Memory bandwidth is important too. The Knights Landing processors have a 16GB on-chip memory to the cores have significantly higher bandwidth than you'd get with DDR4; the additional memory bandwidth makes more of an impact on the runtime of some algorithms than raw compute performance does.

fulafel 3616 days ago

The optional 16GB L3 is on separate chips, but it's colocated inside the same chip package. This kind of MCMs (multi-chip modules) have been used for a long time in the semiconductor industry since the 70s. Recent examples include AMD Xenos in XBox 360, Wii U CPU, IBM POWER chips.

yvdriess 3615 days ago

Nope.

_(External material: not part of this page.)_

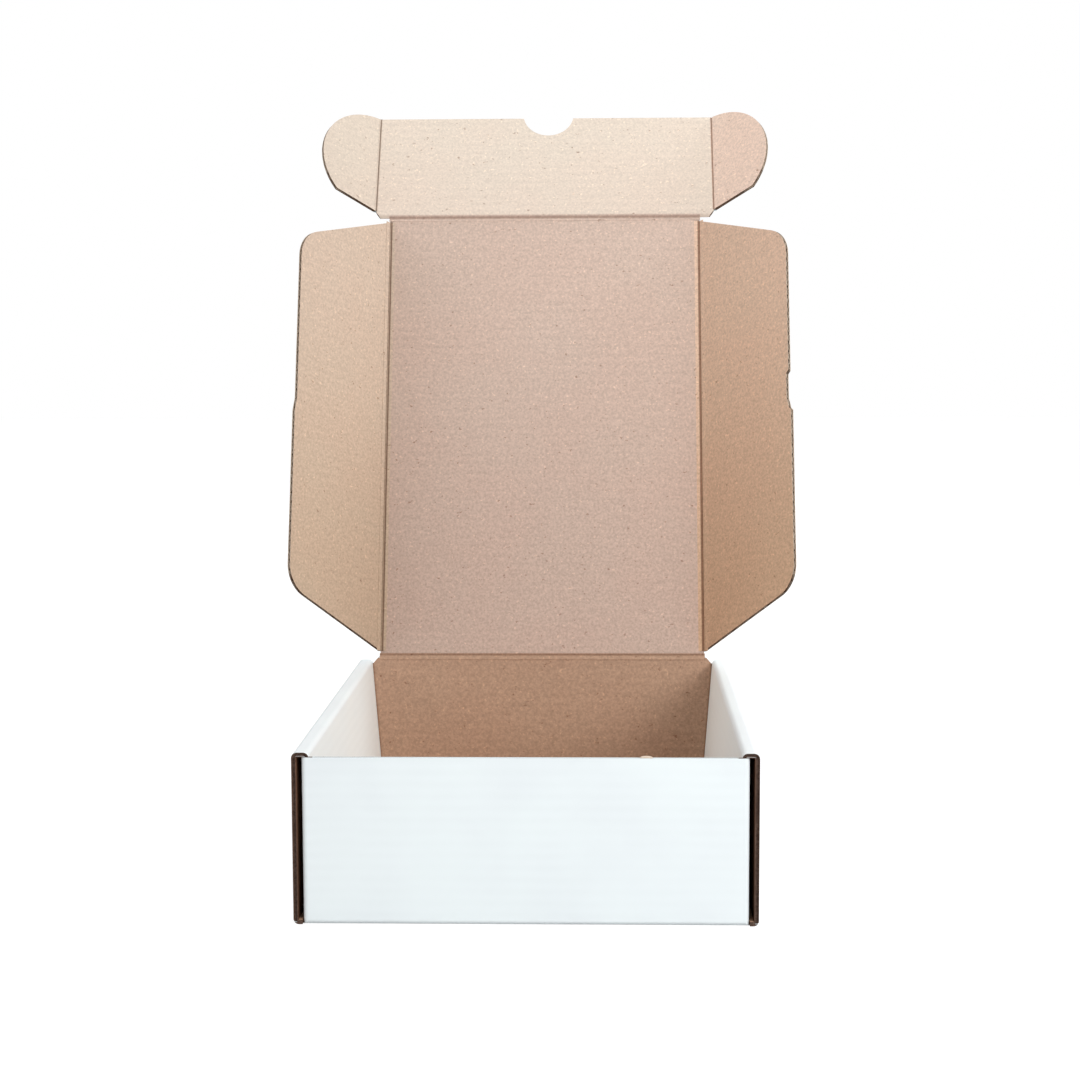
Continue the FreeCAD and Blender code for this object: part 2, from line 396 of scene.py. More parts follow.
@dataclass(frozen=True)
class KraftFinish:
    """Uncoated brown liner: pulp mottling, pale and dark fibre flecks and a faint washboard of flutes. Its
    colour is darker beside the crease and turns to its tone towards the far end, painted shade, and the
    washboard's stripes are painted light and shade.
    """

    tone: Colour
    painted_shade_tone: Colour
    contrast: float
    pitch: float = BOARD.flute_pitch * MM
    cloud_scale: float = 16.0
    cloud_share: float = 0.35
    cloud_tint: Colour = (1.03, 0.97, 0.96, 1.0)
    pulp_scale: float = 640.0
    pulp_swing: float = 0.19
    pale_scale: float = 520.0
    pale_range: tuple[float, float] = (0.66, 0.73)
    pale_tint: Colour = (1.25, 1.24, 1.2, 1.0)
    dark_scale: float = 430.0
    dark_range: tuple[float, float] = (0.67, 0.74)
    dark_tint: Colour = (0.6, 0.5, 0.45, 1.0)
    fleck_share: float = 0.9
    wash_shade_swing: float = 0.018
    fold_shade_tint: Colour = (0.22, 0.12, 0.07, 1.0)
    roughness: float = 0.85
    gloss: float = 0.2
    relief: float = 0.00006

    def material(self, name: str, across: Vector, origin: Vector, folds: Sequence[Fold] = (),
                 rise: float = LID_LENGTH * MM) -> bpy.types.Material:
        """The liner's material.

        Args:
            name: Material name.
            across: Direction across the flutes.
            origin: Point of the first flute, in metres.
            folds: Lines that run over the piece, darkened for crushed board and painted shade.
            rise: Length along across over which the darker painted-shade tone turns to the tone, in
                metres.

        Returns:
            The material.
        """
        mixer = Mixer(name)
        height = mixer.along(across, origin)
        pulp = mixer.noise(self.pulp_scale, 2.0, 0.6)
        wave = mixer.wave(height, self.pitch)
        # Painted shade: darker beside the crease, turning to the tone towards the far end.
        colour = mixer.blend(mixer.between(height, 0.0, rise), self.painted_shade_tone, self.tone)
        colour = self.mottled(mixer, colour, pulp)
        # The flutes' washboard: bumped, and painted in the colour as stripes of light and shade.
        swell = mixer.math("MULTIPLY", wave, mixer.between(mixer.noise(50.0, 2.0), 0.3, 0.7))
        wash = mixer.between(swell, -1.0, 1.0, 1.0 - self.wash_shade_swing, 1.0 + self.wash_shade_swing)
        colour = mixer.blend(1.0, colour, wash, "MULTIPLY")
        # Each fold darkens the colour: painted shade, partly crushed board.
        for fold in folds:
            gap = mixer.math("ABSOLUTE", mixer.along(fold.across, fold.origin * MM))
            shade = mixer.between(gap, 0.0, fold.width * MM, fold.depth, 0.0)
            colour = mixer.blend(shade, colour, self.fold_shade_tint, "MULTIPLY")
        mixer.set_surface(colour, self.roughness, self.gloss)
        relief = mixer.math("ADD", mixer.math("MULTIPLY", wave, 0.2), mixer.math("MULTIPLY", pulp, 0.8))
        mixer.ridges(relief, self.relief)
        return mixer.material

    def mottled(self, mixer: Mixer, colour: Value, pulp: Value) -> bpy.types.NodeSocket:
        """A colour with the liner's clouds, pulp and flecks on it.

        Args:
            mixer: Mixer of the material.
            colour: The plain colour.
            pulp: The pulp's fine noise.

        Returns:
            The mottled colour.
        """
        cloud = mixer.between(mixer.noise(self.cloud_scale, 3.0), 0.35, 0.65)
        share = mixer.math("MULTIPLY", cloud, self.cloud_share)
        colour = mixer.blend(share, colour, self.cloud_tint, "MULTIPLY")
        swing = self.pulp_swing * self.contrast
        grain = mixer.between(pulp, 0.15, 0.85, 1.0 - swing, 1.0 + swing)
        colour = mixer.blend(1.0, colour, grain, "MULTIPLY")
        pale = mixer.noise(self.pale_scale, 1.0, 0.6)
        share = mixer.between(pale, *self.pale_range, 0.0, self.fleck_share)
        colour = mixer.blend(share, colour, self.pale_tint, "MULTIPLY")
        dark = mixer.noise(self.dark_scale, 2.0, 0.6, (0.7, 1.0, 1.0))
        share = mixer.between(dark, *self.dark_range, 0.0, self.fleck_share)
        return mixer.blend(share, colour, self.dark_tint, "MULTIPLY")


@dataclass(frozen=True)
class WhiteFinish:
    """Clay-coated white liner: smooth, a little cool, with a faint washboard, bumped and painted as
    stripes of shade, and soft mottling.
    """

    tone: Colour = rgb(244, 252, 254)
    shade: Colour = rgb(240, 247, 250)
    pitch: float = BOARD.flute_pitch * MM
    cloud_scale: float = 14.0
    grain_scale: float = 900.0
    wash_shade_low: float = 0.988
    roughness: tuple[float, float] = (0.42, 0.58)
    gloss: float = 0.35
    relief: float = 0.00006

    def material(self, name: str, across: Vector, origin: Vector) -> bpy.types.Material:
        """The liner's material.

        Args:
            name: Material name.
            across: Direction across the flutes.
            origin: Point of the first flute, in metres.

        Returns:
            The material.
        """
        mixer = Mixer(name)
        cloud = mixer.between(mixer.noise(self.cloud_scale, 3.0), 0.35, 0.7)
        colour = mixer.blend(cloud, self.tone, self.shade)
        # The flutes' washboard: bumped, and painted in the colour as stripes of shade.
        wave = mixer.wave(mixer.along(across, origin), self.pitch)
        swell = mixer.math("MULTIPLY", wave, mixer.between(mixer.noise(30.0, 2.0), 0.3, 0.7))
        colour = mixer.blend(1.0, colour, mixer.between(swell, -1.0, 1.0, self.wash_shade_low, 1.0), "MULTIPLY")
        grain = mixer.noise(self.grain_scale, 3.0, 0.6)
        mixer.set_surface(colour, mixer.between(grain, 0.3, 0.7, *self.roughness), self.gloss)
        relief = mixer.math("ADD", mixer.math("MULTIPLY", wave, 0.3), mixer.math("MULTIPLY", grain, 0.2))
        mixer.ridges(relief, self.relief)
        return mixer.material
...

First, it's not L3 cache and secondly comparing 3D-stacked in-package memory (MCDRAM, HBM, HBM2) with your examples is misleading. https://en.wikipedia.org/wiki/High_Bandwidth_Memory

fulafel 3615 days ago

You can configure the near memory to be used as cache or directly addressed memory as desired. Users of existing codes will configure it as cache.

yvdriess 3608 days ago

Direct addressing is the preferred configuration. Only if your existing code's working set does not fit in MCDRAM does the cache configuration make sense.

It might sound pedantic on my part, but 'it can act as cache' is very different in practice from 'It is a cache'.

segmondy 3616 days ago

Last year they sold a bunch of them 60 cores for $200. I got one, the problem is that they run hot and need a server that can support them. I'm yet to acquire a server with bar support, so it's still sitting. :-( Anyways, they are out there for decent price, keep your eyes open and you will find a deal.

nkurz 3616 days ago

More than just "run hot", they were the "passive" models that require external cooling. You might be interested in these 3D printed designs for the cooling:

http://www.thingiverse.com/thing:997213

http://ssrb.github.io/hpc/2015/04/17/cooling-down-the-xeon-p...

As you mention, you'd still need a motherboard with 64-bit Base Address Register support, but at least you could keep it from burning up (or more likely, shutting down when it overheats).

segmondy 3615 days ago

Nice, thanks, I'll check those out. My plan was to run it only during the winter months outside, with massive fans.